Irregular and imperfect as may have been the organization of the tribunal, it yet managed to accomplish some convictions. In 1510 there was held an auto de fe in which there were three reconciliations for Judaism and one, of a Moorish slave, for reincidence in Mahometan error, while a fifth culprit was penanced for Judaism.[264] Then in 1513 occurred the first relaxation, that of Alonso Fátima, a native Morisco, who had fled to Barbary. This was always deemed sufficient evidence of relapse to former errors, and he was duly burned in effigy. It was probably also to 1516 that may be attributed the first relaxation in person—that of Juan de Xeres of Seville, for Judaism. It shows that the tribunal was indifferently equipped that, when he was sentenced to torture, the physician whose presence was obligatory on such occasions, Doctor Juan Meneses de Gallegas, was required personally to administer it. It was exceedingly severe, extending to eleven jars of water; the accused was unable to endure it; he confessed his faith, was sentenced to relaxation as a relapsed and for fictitious confession, and was executed on Wednesday, June 4th.[265]

Martin Ximenes seems to have performed his duties with commendable energy. He commenced by making an alphabetical register of all the parties denounced under his predecessor, comprising 139 individuals, besides various groups, such as “the Confesos and Moriscos of Lanzarote,” “other Confesos, their kindred,” “certain persons of Hierro” etc., which indicate how slovenly had been the procedure.[266] He made a visitation of Tenerife and la Palma, from which he returned with ample store of fresh denunciations.[267] May 29, 1524, all the dignitaries, civil and ecclesiastical, and all the people were assembled in the church of Santa Ana, where an edict was read commanding them to render aid and favor to the Inquisition, and an oath to that effect was administered. There was also an Edict of Grace, promising relief from confiscation to all who would come forward and confess as to themselves and others; also an Edict of Faith requiring denunciation of errors and specifying the various kinds of blasphemies and sorceries and the distinctive Jewish and Moorish rites; and finally an edict reciting that the Conversos were emigrating and forbidding their leaving the islands and all ship-masters from carrying away suspected persons without licence from him, under the penalties of fautorship and of forfeiting their vessels.[268]

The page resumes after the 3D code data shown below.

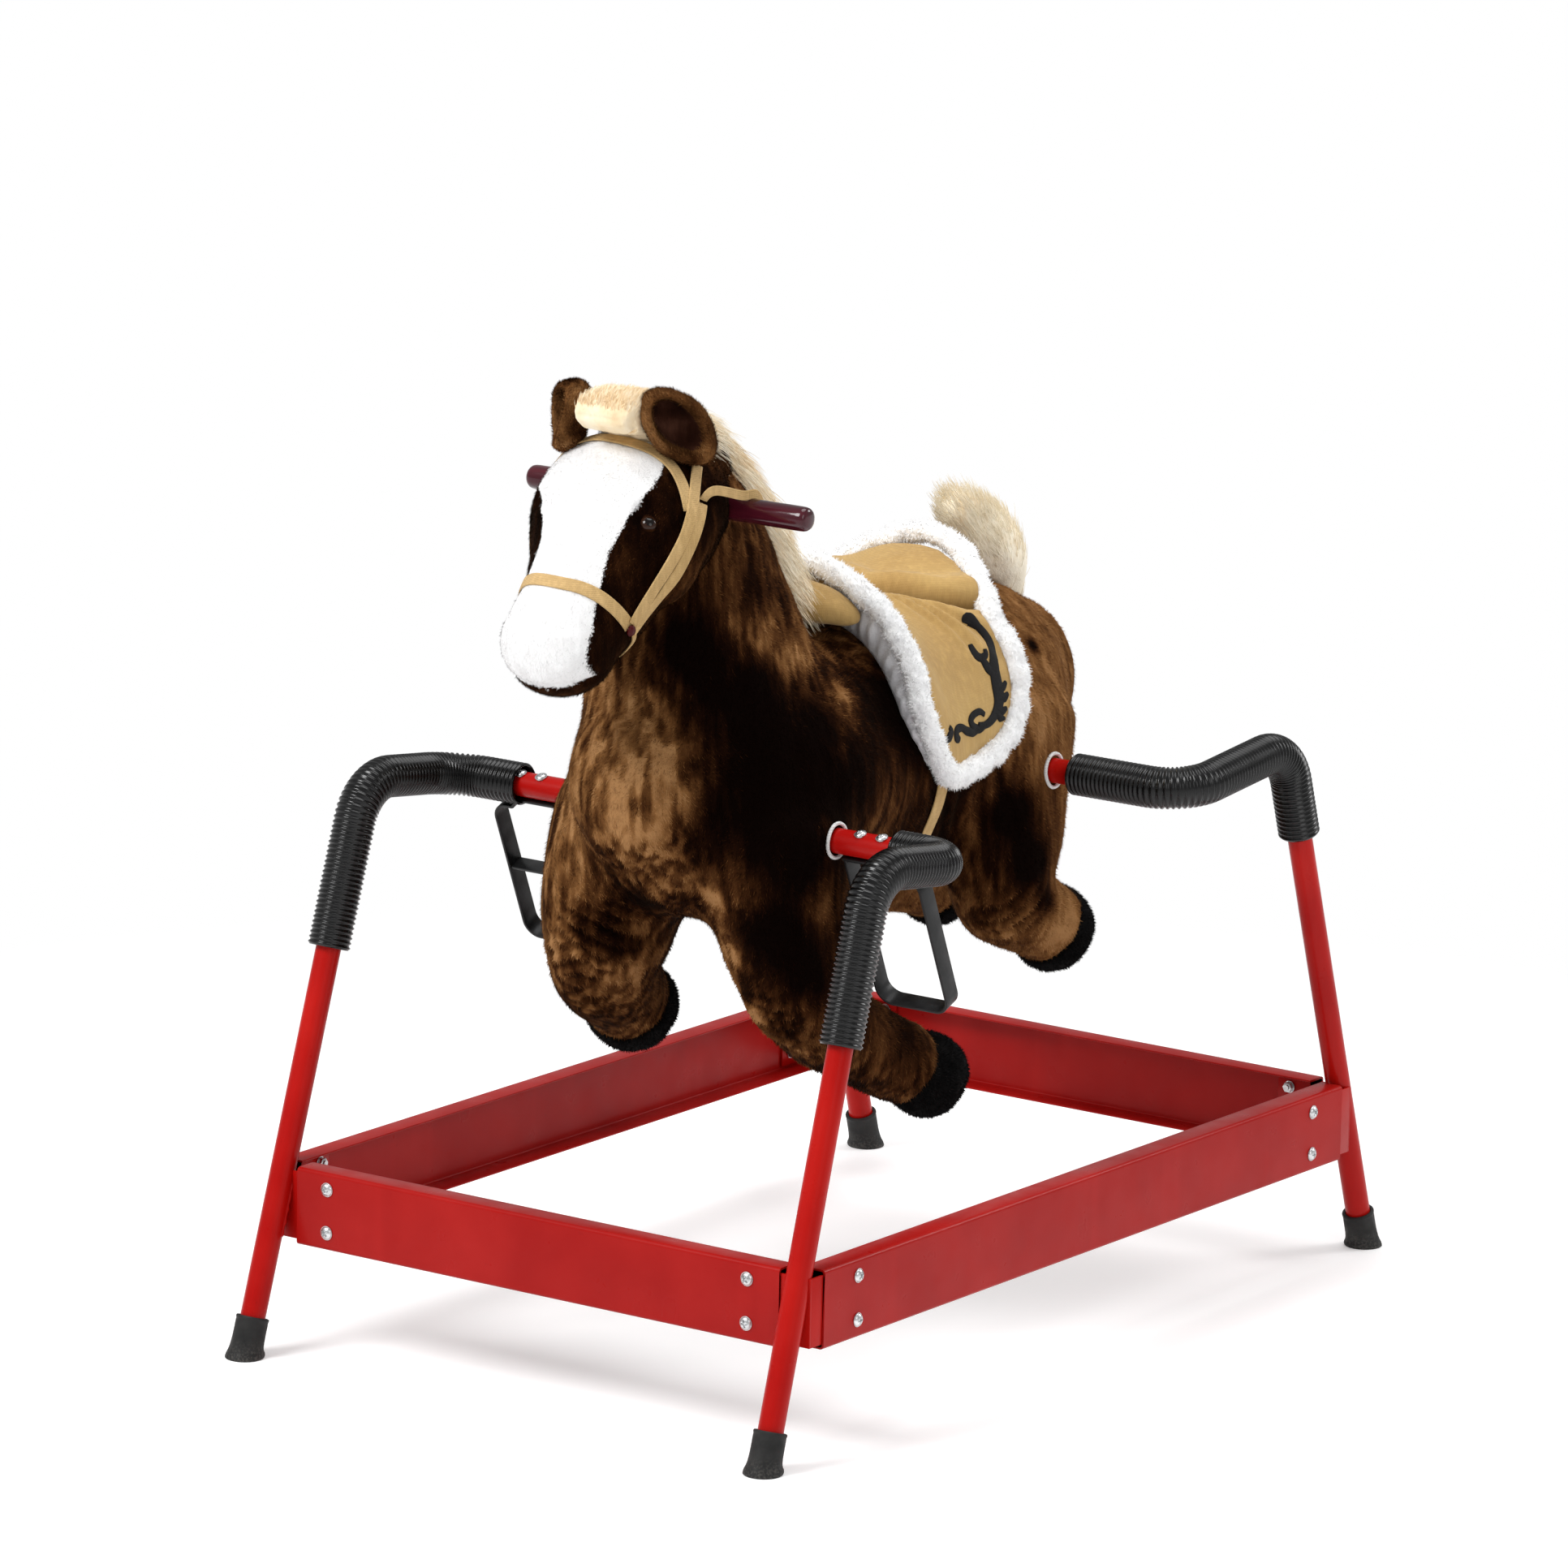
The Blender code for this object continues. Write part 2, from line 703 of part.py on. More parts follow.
def ring_mesh(name, stations, sides, grow=0.0):
    """A closed cage through elliptical stations, with a domed end at each side.

    One level of subdivision pulls a ring in, so the cage is drawn that much larger.
    """
    swell = 1 / (0.75 + 0.25 * math.cos(2 * math.pi / sides))
    centres = [Vector(s[:3]) for s in stations]
    bm = bmesh.new()
    rings = []
    poles = []
    last = len(stations) - 1
    for i, station in enumerate(stations):
        tangent = (centres[min(i + 1, last)] - centres[max(i - 1, 0)]).normalized()
        side = (Vector((1, 0, 0)) - tangent * tangent.x).normalized()
        depth = tangent.cross(side)
        ring = []
        for k in range(sides):
            angle = 2 * math.pi * (k + 0.5) / sides
            across = side * math.cos(angle) * (station[3] + grow)
            along = depth * math.sin(angle) * (station[4] + grow)
            ring.append(bm.verts.new(centres[i] + (across + along) * swell))
        rings.append(ring)
        if i in (0, last):
            out = -tangent if i == 0 else tangent
            reach = DOME * min(station[3], station[4]) + grow * 2
            poles.append(bm.verts.new(centres[i] + out * reach))
    for lower, upper in zip(rings, rings[1:]):
        for k in range(sides):
            j = (k + 1) % sides
            bm.faces.new((lower[k], lower[j], upper[j], upper[k]))
    for pole, ring in zip(poles, (rings[0], rings[-1])):
        for k in range(sides):
            bm.faces.new((ring[k], ring[(k + 1) % sides], pole))
    return finish_mesh(name, bm)


def soften(obj):
    """Round a cage off, and split its faces the same way on a piece and on its cutter."""
    step = obj.modifiers.new("stuffed", "SUBSURF")
    step.levels = 1
    step.render_levels = 1
    split = obj.modifiers.new("split", "TRIANGULATE")
    split.quad_method = "FIXED"


def add_stuffed(name, stations, sides, mat):
    obj = add_object(name, ring_mesh(name, stations, sides), mat)
    soften(obj)
    return obj


def stuffed_cutter(name, stations, sides, grow=PLUSH_GAP):
    obj = add_cutter(name, ring_mesh(name, stations, sides, grow))
    soften(obj)
    return obj


def rod_cutter(name, start, end, radius):
    return add_cutter(name, rod_mesh(name, start, end, radius))


def frame_rods(grow):
    """The rods of the frame inside the horse, as (name, start, end, radius)."""
    sleeve_r = TUBE_R + TURNING_GAP + SLEEVE_WALL + grow
    eye_r = HANDLE_R + GAP + SLEEVE_WALL + grow
    half = SLEEVE_HALF + grow
    return (
        ("front_bar", (-BAR_END_X, FRONT_BAR_Y, BAR_Z), (BAR_END_X, FRONT_BAR_Y, BAR_Z),
         TUBE_R + grow),
        ("spine", (0, FRONT_BAR_Y, BAR_Z), (0, REAR_BAR_Y, BAR_Z), SPINE_R + grow),
        ("rear_sleeve", (-half, REAR_BAR_Y, BAR_Z), (half, REAR_BAR_Y, BAR_Z), sleeve_r),
        ("neck_post", (0, FRONT_BAR_Y, BAR_Z), (0, HANDLE_Y, HANDLE_Z), POST_R + grow),
        ("handle_sleeve", (-half, HANDLE_Y, HANDLE_Z), (half, HANDLE_Y, HANDLE_Z), eye_r),
    )


def stirrup_bolt_axis():
    """Direction of the stirrup's bolts, from the strip up through the crossbar."""
    return Vector((0, -math.sin(STIRRUP_LEAN), math.cos(STIRRUP_LEAN)))


def make_horse_frame():
    """Front crossbar, spine, rear sleeve, neck post and handle sleeve, welded."""
    rods = frame_rods(0.0)
    name, start, end, radius = rods[0]
    frame = add_object("horse_frame", rod_mesh("horse_frame", start, end, radius), RED)
    for name, start, end, radius in rods[1:]:
        boolean(frame, rod_cutter("weld_" + name, start, end, radius), "UNION")
    reach = SLEEVE_HALF + CUT_PAST
    bore = rod_cutter("rear_sleeve_bore", (-reach, REAR_BAR_Y, BAR_Z),
                      (reach, REAR_BAR_Y, BAR_Z), TUBE_R + TURNING_GAP)
    boolean(frame, bore)
    bore = rod_cutter("handle_sleeve_bore", (-reach, HANDLE_Y, HANDLE_Z),
                      (reach, HANDLE_Y, HANDLE_Z), HANDLE_R + GAP)
    boolean(frame, bore)
    rods = []
    up = stirrup_bolt_axis() * (TUBE_R + CUT_PAST)
    for sx in (-1, 1):
        for x in STIRRUP_BOLTS_X:
            centre = Vector((x * sx, FRONT_BAR_Y, BAR_Z))
            hole_r = STIRRUP_BOLT_R + GAP
            rods.append(rod_mesh("hole", centre - up, centre + up, hole_r, BOLT_SIDES))
    boolean(frame, add_cutter("stirrup_bolt_holes", join_meshes("stirrup_holes", rods)))
    move_origin(frame, (0, REAR_BAR_Y, BAR_Z))
    return frame


def make_rear_crossbar():
    bar = add_object(
        "rear_crossbar",
        rod_mesh("rear_crossbar", (-BAR_END_X, REAR_BAR_Y, BAR_Z),
                 (BAR_END_X, REAR_BAR_Y, BAR_Z), TUBE_R),
        RED,
    )
    move_origin(bar, (0, REAR_BAR_Y, BAR_Z))
    return bar


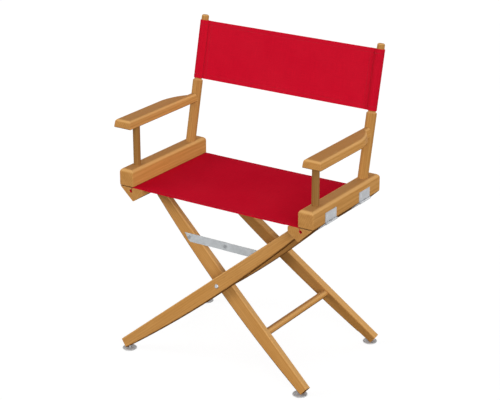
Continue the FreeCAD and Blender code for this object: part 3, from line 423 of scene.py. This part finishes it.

The terror inspired by the activity of Ximenes may be estimated from a single instance. On May 21st, Ynes de Tarifa came before him to confess that when, a couple of months before, she had heard of the burning in Seville of her son-in-law Alonso Hernández and of his brother Francisco, she recalled that after meals Alonso used to read to Francisco out of a book in an unknown tongue and, if she had erred in not denouncing this to the Seville tribunal, she begged to be treated mercifully.[269] The publication of the edicts throughout the islands brought in an abundant store of denunciations, the record for eight months, from September 13, 1524, to May 15, 1526, amounting to 167. They were nearly all of petty sorceries by women, in sickness or love affairs, but with an occasional blasphemy or suspicion of Judaism, and persons of station were not exempted, for the list comprises the Adelantado Don Pedro de Lugo and his wife Elvira Diaz, the Dean Juan de Alarcon, the Prior Alonso Bivas and others of position. The adelantado, in fact, was dead, but the accusation against his memory is sufficiently significant of the prevailing temper to be worth relating. The Bachiller Diego de Funes came forward, by command of his confessor, to state that when Diego de San Martin was holding for ransom a Judío de señal (one obliged to wear a distinctive mark) who had been caught on his way to Portugal, the captive was starving to death because he could not eat meat slaughtered by Christians: de Lugo charitably gave him a sheep to kill according to his rites and even himself ate some of the mutton. These petty cases kept Ximenes busy and he despatched them with promptness; the punishments as a rule were not severe—in one or two cases scourging or vergüenza, but mostly small fines, exile and occasionally spiritual penances.[270]

There were, however, cases in which the faith demanded more exemplary vindication. The island of Grand Canary, from 1523 to 1532, was ravaged with pestilence creating great misery. Among other causes of divine wrath the people included the secret apostasy of the Portuguese New Christians and of the Moorish slaves, and demanded severe measures for its repression. It may have been with an idea of placating God that Ximenes, on February 24, 1526, celebrated the first auto publico general de fe with great solemnity, in which all the nobles of the island assisted as familiars. The occasion was impressive, for there were seven Judaizers relaxed in person and burnt, there were ten reconciliations, of which five were of Moorish baptized slaves, four were for Judaism and one of a Genoese heretic, in addition to which there were two blasphemers penanced.[271]